BROOKE GLADSTONE: So in that Times story, a civics expert at Harvard's Kennedy School is quoted as saying this: "From our point of view, it's a wasted opportunity, that is, the Flash Mobs. It's great to have fun, but it would be a lot more interesting if the people organizing this tried to think of ways to utilize it to have people come together to build social networks." That's a real buzz kill, but -
BILL WASIK: [LAUGHS]
BROOKE GLADSTONE: - what do you think? Was that a common response?
BILL WASIK: Oh, yeah. It was an extremely common response. A lot of people saw the Flash Mob as somehow being a parody of the protest movement or something that was sapping energy away from the protest movement, which was not my intention at all. But I do think that the idea behind Flash Mobs was something that just couldn't really be turned towards any kind of political ends, because they were really about a certain kind of insider-ness. People were using the outside world as a kind of terrain for private games. The mobs were very much about the mob participants. It wasn't really about showing off to a larger group of people.
BROOKE GLADSTONE: So tell me about when you knew it was definitively dead. Tell me about the Fusion Flash concerts.
BILL WASIK: Well, this summer I got an e-mail from a friend and she said, in the subject heading she said, "weren't you always worried about this?" And I opened it up and it was a column describing this marketing promotion - Fusion Flash Concerts, where in order to promote this new car, the Ford Fusion, Ford had partnered with Sony to create this series of Flash Mob concerts in cities all across the country. And it was something that I had expected, and I actually thought that it would happen sooner, because, you know, corporations co-opt anything that they think young people like. And they said in the press release this is a "fresh interactive take on the underground Flash Mobbing phenomenon." This I thought was especially funny, because the Flash Mob phenomenon had basically died as an underground phenomenon, you know, about two and a half months after it started.
BROOKE GLADSTONE: [LAUGHS] So in the end, you provided corporate America with another tool for winning hearts and minds, and you assumed that that's where it would ultimately end. But was that pretty much it? Was it really, as you describe in your article, just an empty meditation on emptiness or were you after something bigger?
BILL WASIK: Well, it was a comment on the culture, but, to a certain extent, it was a comment on the emptiness of the culture, so in that regard, yeah, that's basically what I was after.
BROOKE GLADSTONE: [LAUGHS]
BILL WASIK: But I was, by the end, a little bit touched by people who had brought political ideas to it, and I did begin to feel like there was something there, that there was the germ of some political consciousness inherent in it, even though I myself didn't really see it and didn't really see that it had any future.

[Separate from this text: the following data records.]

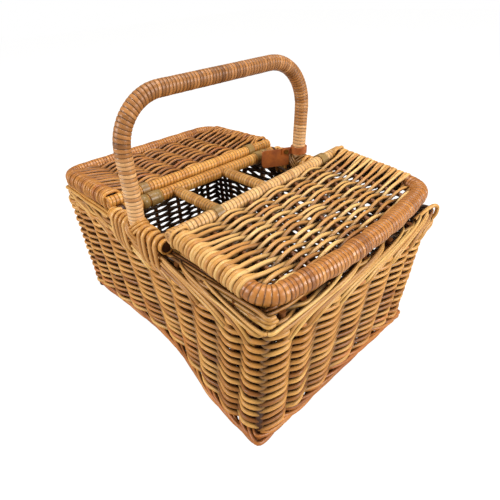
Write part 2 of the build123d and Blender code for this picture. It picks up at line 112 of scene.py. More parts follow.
def mirrored(half):
    """A symmetric row of places from its half."""
    return sorted({-v for v in half} | set(half))


def front_place(x_foot, z):
    """A front stake's x and y at a height, from its place at the foot."""
    x = x_foot * (1.0 + LONG_SPREAD * level(z))
    return np.array((x, -long_wall_y(x, z)))


def right_place(y_foot, z):
    """A right stake's x and y at a height, from its place at the foot."""
    y = y_foot * (1.0 + END_SPREAD * level(z))
    return np.array((end_wall_x(y, z), y))


def corner_place(sign, z):
    """The front left corner's x and y at a height (sign -1), or the front right one's (1)."""
    return np.array((sign * end_wall_x(-sign * CORNER_Y, z), -long_wall_y(sign * CORNER_X, z)))


def half_stations():
    """One long wall and one end wall: (kind, place function, argument, outward direction)."""
    places = [("corner", corner_place, -1.0, (-1.0, -1.0))]
    places += [("stake", front_place, x, (0.0, -1.0)) for x in mirrored(LONG_STAKES)]
    places.append(("corner", corner_place, 1.0, (1.0, -1.0)))
    places += [("stake", right_place, y, (1.0, 0.0)) for y in mirrored(END_STAKES)]
    return places


# The back and the left end repeat the front and the right end, turned by half a turn (sign -1).
STATIONS = [(*place, sign) for sign in (1.0, -1.0) for place in half_stations()]
CORNERS = [i for i, place in enumerate(STATIONS) if place[0] == "corner"]
FRONT_LEFT, FRONT_RIGHT, BACK_RIGHT, BACK_LEFT = CORNERS


def station(i, z, offset):
    """Point at a stake or corner, offset outwards from the middle surface."""
    _, place, argument, out, sign = STATIONS[i % len(STATIONS)]
    x, y = (place(argument, z) + offset * np.array(out)) * sign
    return np.array((x, y, z))


def between(i, z):
    """Point halfway from one stake to the next, on the middle surface."""
    _, place, a, _, sign = STATIONS[i % len(STATIONS)]
    b = STATIONS[(i + 1) % len(STATIONS)][2]
    return np.array((*place((a + b) / 2, z) * sign, z))


def along(s, z, offset):
    """Point at a fractional station."""
    i = int(np.floor(s))
    t = s - i
    return station(i, z, offset) * (1 - t) + station(i + 1, z, offset) * t


# ---- mesh building
def spline(points, steps, closed=False):
    """Smooth curve through points, sampled so many times between each pair."""
    p = np.asarray(points, float)
    if closed:
        p = np.vstack([p[-1], p, p[0], p[1]])
    else:
        p = np.vstack([2 * p[0] - p[1], p, 2 * p[-1] - p[-2]])
    gap = np.maximum(np.linalg.norm(np.diff(p, axis=0), axis=1), 1e-6)[:, None] ** 0.5
    p0, p1, p2, p3 = p[:-3], p[1:-2], p[2:-1], p[3:]
    g0, g1, g2 = gap[:-2], gap[1:-1], gap[2:]
    m1 = g1 * ((p1 - p0) / g0 - (p2 - p0) / (g0 + g1) + (p2 - p1) / g1)
    m2 = g1 * ((p2 - p1) / g1 - (p3 - p1) / (g1 + g2) + (p3 - p2) / g2)
    t = (np.arange(steps) / steps)[None, :, None]
    p1, p2, m1, m2 = p1[:, None], p2[:, None], m1[:, None], m2[:, None]
    curve = ((2 * t**3 - 3 * t**2 + 1) * p1 + (t**3 - 2 * t**2 + t) * m1
             + (3 * t**2 - 2 * t**3) * p2 + (t**3 - t**2) * m2)
    curve = curve.reshape(-1, p.shape[1])
    if not closed:
        curve = np.vstack([curve, p[-2]])
    return curve


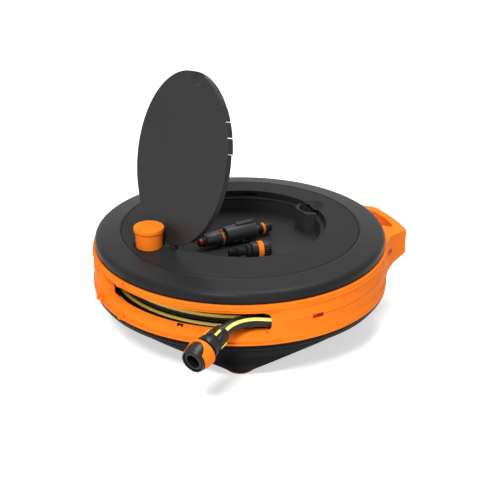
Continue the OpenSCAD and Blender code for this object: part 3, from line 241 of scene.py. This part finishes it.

BROOKE GLADSTONE: Can you give me a reason why you chose to do this experiment now, at this particular moment?
BILL WASIK: Well, I feel like the internet has allowed people to converge more quickly on the same ideas about what the cool or most interesting, you know, cultural product is, and that there's a kind of feedback loop that exists among the sort of self-consciously cultured people, at least of a certain age - and I say a certain age simply because, you know, it's the group of people that I know. I mean, it's - [OVERTALK]
BROOKE GLADSTONE: And what age is that?
BILL WASIK: I'm 31.
BROOKE GLADSTONE: Mm-hmm.
BILL WASIK: That there's a dynamic where they'll quickly converge on a thing and then they'll abandon it. I sort of wish that I had kept doing them until they were so uncool that no one would come any more -
BROOKE GLADSTONE: [LAUGHING]
BILL WASIK: - because really that would have been the natural endpoint of it, for the thing to become cool and then to become so uncool that there just wasn't a soul there except for pathetic little me. But I think my pride got in the way of me taking it to that endpoint, the long, sad, tail end of the abandonment of a fad.
BROOKE GLADSTONE: Bill Wasik is a senior editor at Harpers Magazine. His article, which appears in the March issue, is called "My Crowd." Thank you so much.